* _What is needed_:
Pick out and copy every line below that has the word "loose".

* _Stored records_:
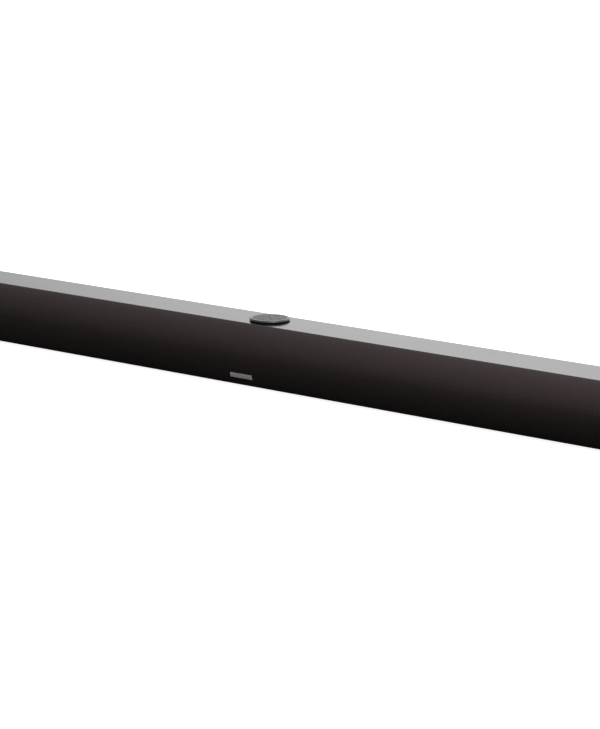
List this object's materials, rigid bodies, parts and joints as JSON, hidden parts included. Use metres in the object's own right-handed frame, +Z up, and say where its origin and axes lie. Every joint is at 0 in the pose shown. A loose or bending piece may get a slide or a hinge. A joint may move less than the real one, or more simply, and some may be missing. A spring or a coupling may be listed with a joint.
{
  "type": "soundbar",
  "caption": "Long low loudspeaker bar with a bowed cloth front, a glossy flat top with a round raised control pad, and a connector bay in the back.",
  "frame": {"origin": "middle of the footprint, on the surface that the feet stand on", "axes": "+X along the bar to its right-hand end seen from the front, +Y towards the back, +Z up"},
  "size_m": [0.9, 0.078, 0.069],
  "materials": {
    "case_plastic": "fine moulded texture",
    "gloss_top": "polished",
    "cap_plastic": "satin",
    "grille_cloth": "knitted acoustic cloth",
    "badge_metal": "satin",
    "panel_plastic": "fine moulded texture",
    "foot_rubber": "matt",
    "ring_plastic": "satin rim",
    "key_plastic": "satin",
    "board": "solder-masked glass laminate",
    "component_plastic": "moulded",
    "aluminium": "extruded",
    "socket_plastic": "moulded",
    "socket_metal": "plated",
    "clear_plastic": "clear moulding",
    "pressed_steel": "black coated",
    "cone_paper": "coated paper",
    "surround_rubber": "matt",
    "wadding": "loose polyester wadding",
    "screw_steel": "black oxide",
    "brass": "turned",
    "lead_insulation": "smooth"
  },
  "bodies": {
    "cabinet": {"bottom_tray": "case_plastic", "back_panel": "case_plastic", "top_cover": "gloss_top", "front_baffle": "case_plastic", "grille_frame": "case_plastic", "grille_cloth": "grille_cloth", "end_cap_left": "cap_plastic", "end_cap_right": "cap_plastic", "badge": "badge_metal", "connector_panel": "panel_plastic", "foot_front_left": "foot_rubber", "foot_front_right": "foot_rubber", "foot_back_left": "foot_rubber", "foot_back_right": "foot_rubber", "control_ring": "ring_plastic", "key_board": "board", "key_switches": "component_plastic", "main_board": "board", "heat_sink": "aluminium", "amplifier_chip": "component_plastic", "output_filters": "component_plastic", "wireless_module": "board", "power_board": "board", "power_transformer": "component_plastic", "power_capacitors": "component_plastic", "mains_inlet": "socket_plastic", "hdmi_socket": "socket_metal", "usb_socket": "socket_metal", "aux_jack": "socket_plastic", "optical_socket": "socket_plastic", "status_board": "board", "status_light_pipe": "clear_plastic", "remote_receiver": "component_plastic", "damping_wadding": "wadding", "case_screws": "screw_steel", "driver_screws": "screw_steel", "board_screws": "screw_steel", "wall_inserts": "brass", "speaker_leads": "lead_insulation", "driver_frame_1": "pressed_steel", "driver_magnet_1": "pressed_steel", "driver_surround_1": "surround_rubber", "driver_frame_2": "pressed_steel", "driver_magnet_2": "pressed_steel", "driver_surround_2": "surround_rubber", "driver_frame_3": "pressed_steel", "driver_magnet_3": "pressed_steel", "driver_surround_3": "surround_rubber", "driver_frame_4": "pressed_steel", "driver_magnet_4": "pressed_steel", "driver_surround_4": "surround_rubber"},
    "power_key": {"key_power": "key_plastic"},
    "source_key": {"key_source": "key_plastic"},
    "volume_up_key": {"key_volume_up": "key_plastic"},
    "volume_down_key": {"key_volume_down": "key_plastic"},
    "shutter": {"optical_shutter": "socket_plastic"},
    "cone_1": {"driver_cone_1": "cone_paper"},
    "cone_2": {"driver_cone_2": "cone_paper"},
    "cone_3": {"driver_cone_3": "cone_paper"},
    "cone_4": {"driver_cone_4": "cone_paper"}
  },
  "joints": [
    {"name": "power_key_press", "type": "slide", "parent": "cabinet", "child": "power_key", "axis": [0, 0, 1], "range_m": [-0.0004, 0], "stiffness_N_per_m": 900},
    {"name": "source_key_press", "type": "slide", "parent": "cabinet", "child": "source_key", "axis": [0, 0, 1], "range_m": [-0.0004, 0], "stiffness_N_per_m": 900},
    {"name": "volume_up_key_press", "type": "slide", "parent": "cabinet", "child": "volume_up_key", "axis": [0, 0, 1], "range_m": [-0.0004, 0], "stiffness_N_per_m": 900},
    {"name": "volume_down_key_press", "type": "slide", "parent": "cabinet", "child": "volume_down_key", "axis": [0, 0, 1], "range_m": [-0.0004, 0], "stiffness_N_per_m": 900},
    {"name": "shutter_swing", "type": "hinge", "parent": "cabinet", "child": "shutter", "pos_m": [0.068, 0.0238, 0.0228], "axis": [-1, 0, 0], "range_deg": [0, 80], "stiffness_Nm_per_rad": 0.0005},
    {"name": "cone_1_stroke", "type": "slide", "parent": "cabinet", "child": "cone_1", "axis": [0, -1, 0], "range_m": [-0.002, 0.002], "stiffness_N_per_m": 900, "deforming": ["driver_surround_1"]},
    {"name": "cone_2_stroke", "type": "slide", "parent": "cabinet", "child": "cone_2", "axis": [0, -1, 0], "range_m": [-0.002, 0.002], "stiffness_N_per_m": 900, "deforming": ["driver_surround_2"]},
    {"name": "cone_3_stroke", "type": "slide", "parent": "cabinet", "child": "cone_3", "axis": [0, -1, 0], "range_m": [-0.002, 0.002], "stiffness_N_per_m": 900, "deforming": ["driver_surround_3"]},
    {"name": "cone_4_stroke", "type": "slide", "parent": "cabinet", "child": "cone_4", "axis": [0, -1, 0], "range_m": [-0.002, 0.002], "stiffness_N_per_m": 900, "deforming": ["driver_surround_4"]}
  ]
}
...
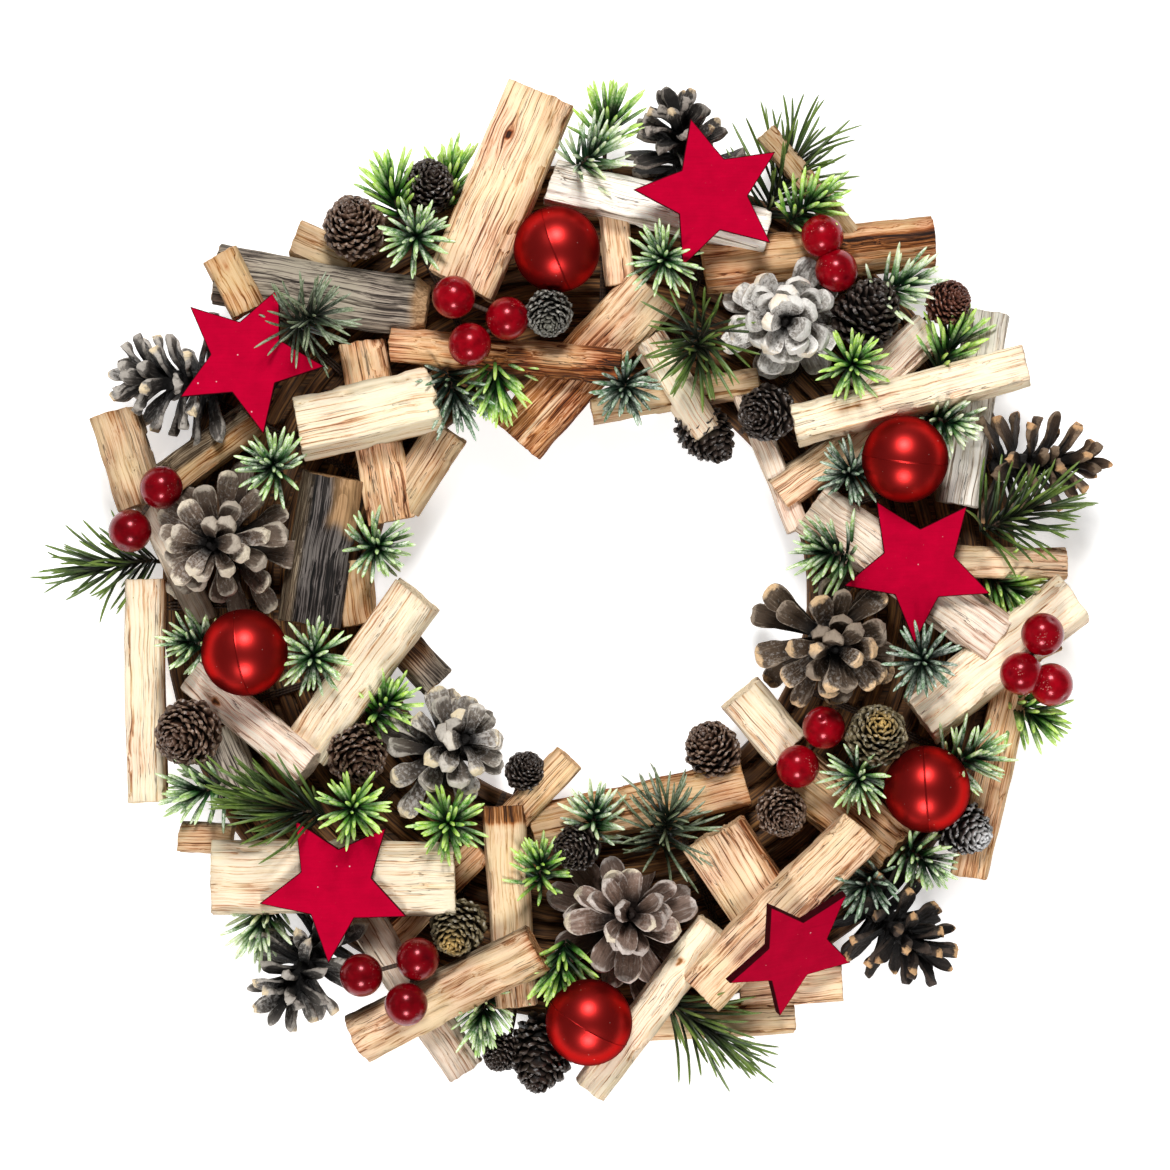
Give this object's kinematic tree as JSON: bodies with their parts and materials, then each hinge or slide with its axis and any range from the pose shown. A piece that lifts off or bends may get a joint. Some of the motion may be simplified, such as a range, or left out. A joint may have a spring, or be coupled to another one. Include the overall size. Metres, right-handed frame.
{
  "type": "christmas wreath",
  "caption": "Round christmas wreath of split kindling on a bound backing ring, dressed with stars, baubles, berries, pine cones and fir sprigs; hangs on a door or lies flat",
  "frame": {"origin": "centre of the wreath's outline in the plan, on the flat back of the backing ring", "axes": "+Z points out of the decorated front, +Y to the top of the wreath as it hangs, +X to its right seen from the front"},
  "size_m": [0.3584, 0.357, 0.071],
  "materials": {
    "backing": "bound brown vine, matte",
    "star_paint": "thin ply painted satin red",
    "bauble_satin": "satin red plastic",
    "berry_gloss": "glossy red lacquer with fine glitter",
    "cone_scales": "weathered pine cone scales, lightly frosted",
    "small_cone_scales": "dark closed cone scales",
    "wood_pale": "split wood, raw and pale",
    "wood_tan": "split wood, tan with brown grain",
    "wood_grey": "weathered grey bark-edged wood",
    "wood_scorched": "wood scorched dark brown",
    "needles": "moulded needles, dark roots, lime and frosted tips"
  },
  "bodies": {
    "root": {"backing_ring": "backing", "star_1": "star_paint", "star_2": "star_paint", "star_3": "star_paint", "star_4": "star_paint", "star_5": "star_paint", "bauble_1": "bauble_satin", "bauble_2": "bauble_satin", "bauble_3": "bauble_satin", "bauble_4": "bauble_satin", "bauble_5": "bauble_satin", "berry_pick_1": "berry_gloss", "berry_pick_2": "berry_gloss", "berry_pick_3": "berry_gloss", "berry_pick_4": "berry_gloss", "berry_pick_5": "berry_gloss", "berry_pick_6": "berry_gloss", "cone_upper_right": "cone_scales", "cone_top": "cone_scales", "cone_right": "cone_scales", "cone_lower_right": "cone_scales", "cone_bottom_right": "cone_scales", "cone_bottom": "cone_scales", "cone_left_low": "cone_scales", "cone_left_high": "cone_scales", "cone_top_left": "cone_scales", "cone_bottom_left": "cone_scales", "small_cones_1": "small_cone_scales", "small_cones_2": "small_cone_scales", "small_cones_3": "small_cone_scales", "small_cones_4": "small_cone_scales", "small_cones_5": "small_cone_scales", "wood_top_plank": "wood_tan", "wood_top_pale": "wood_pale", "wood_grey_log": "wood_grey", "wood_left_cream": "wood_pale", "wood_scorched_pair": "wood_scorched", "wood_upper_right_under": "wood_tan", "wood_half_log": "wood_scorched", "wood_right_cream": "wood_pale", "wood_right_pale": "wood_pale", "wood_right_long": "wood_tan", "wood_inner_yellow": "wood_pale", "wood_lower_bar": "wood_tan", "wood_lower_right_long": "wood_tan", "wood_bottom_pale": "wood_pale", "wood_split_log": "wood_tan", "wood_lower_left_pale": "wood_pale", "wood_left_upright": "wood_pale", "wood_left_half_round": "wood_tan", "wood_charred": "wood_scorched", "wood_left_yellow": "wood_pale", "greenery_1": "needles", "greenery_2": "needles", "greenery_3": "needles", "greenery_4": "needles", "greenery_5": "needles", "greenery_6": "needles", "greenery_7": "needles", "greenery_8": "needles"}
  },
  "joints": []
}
* * *
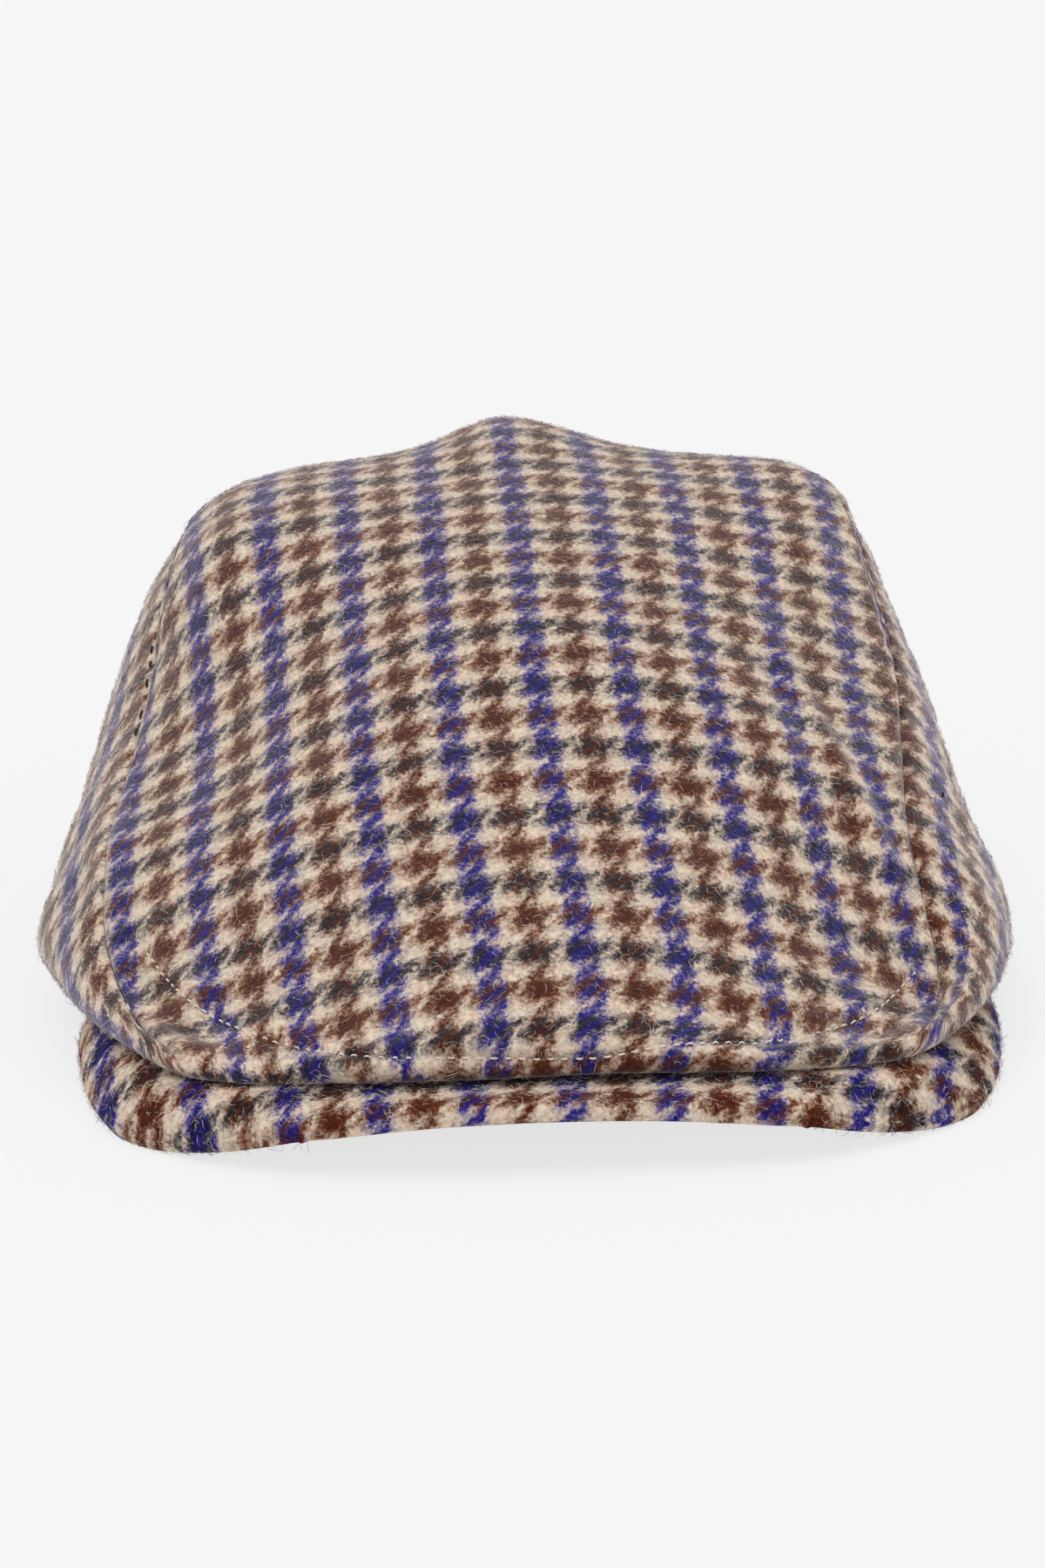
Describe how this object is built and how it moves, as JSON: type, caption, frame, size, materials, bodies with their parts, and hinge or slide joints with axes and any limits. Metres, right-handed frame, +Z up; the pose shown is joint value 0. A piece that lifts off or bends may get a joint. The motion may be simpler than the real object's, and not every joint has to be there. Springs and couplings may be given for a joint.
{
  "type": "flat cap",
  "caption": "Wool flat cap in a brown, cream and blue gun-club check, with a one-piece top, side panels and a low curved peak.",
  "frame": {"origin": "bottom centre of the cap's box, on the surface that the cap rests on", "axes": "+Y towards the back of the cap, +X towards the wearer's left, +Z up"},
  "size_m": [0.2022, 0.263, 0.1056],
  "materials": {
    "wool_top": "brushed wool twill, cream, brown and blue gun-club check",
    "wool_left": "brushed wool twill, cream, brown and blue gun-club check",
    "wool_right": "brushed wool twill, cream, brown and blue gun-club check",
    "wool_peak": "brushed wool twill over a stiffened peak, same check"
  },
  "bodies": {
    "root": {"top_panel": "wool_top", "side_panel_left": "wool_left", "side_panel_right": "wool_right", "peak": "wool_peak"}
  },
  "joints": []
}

* _The result_:
List this object's materials, rigid bodies, parts and joints as JSON, hidden parts included. Use metres in the object's own right-handed frame, +Z up, and say where its origin and axes lie. Every joint is at 0 in the pose shown. A loose or bending piece may get a slide or a hinge. A joint may move less than the real one, or more simply, and some may be missing. A spring or a coupling may be listed with a joint.
    "wadding": "loose polyester wadding",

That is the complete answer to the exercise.